Wednesday, August 04, 2010

instinct vs. appetite

I heard a wise man once say that while man's violent nature can never be mastered (ultimately girdled), it is not a flaw in design but rather a blessing in disguise. If a man's house was being attacked, it is the same violent nature that would cause him to rise up and protect his family. Therefore protect and attack are both instinctual brain commands and violence is the root of both. This is a quite insightful theory and hearing him continue on with his complex logic, I couldn't help but consider man's social nature--doing things for a fellow's respect. Protection is without exception admired by a reasonable man, while the instinct to attack is only admired as the exception, perhaps during a conquest. Why is this if they are both innocent and similarly natured?

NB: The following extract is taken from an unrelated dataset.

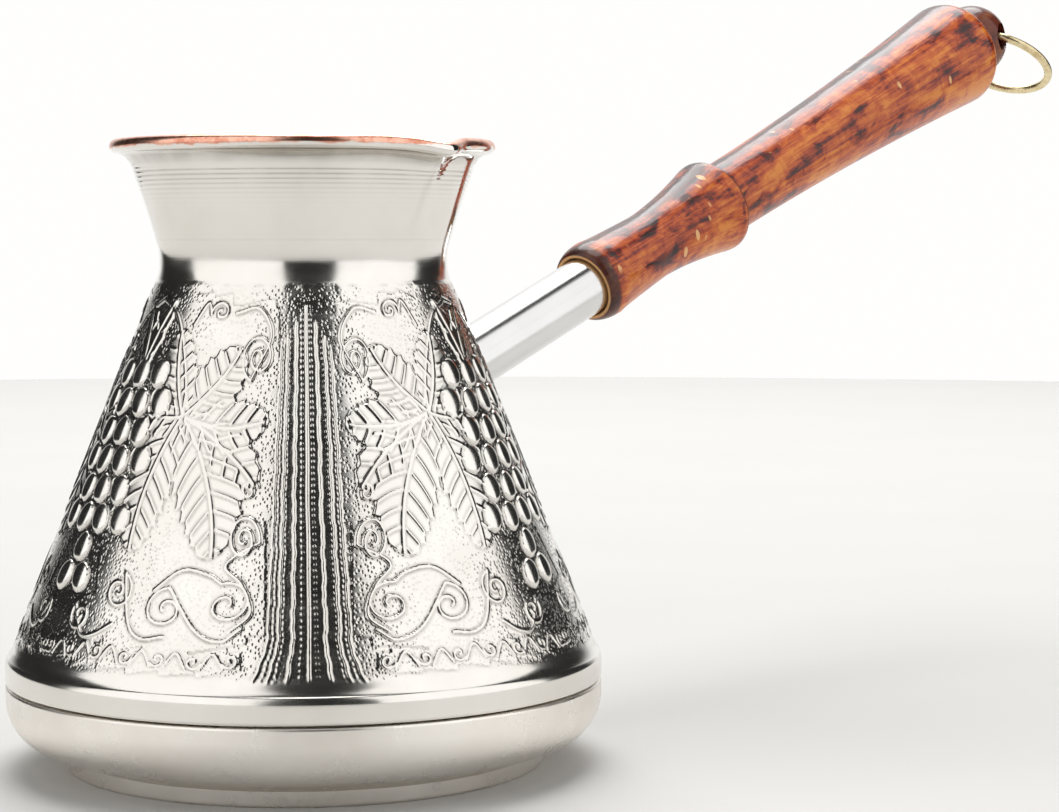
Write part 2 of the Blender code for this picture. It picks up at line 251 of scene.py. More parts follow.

I think that attacking is a matter of will, while the desire to protect often acts in spite of will. However, appetite is an instinct too. This is integral to the human creature and God created man to have passions and appetites, hungers--these all make love possible (now Satan has objectively learned about man's instincts and uses them, making the instincts look evil, while they are not. A man will look at a girl and quickly his appetite will grow and he will feel hungry and either desire his appetite curved or satiated, but the fact that he has sexual inclinations is not evil... no those appetites are instinct. <--this has limitless implications). Violence can be a hunger in the way that lust can seek "a good meal." A man can hunger and thirst for righteousness, right? so why can he also not thirst after a rush in the height of superiority?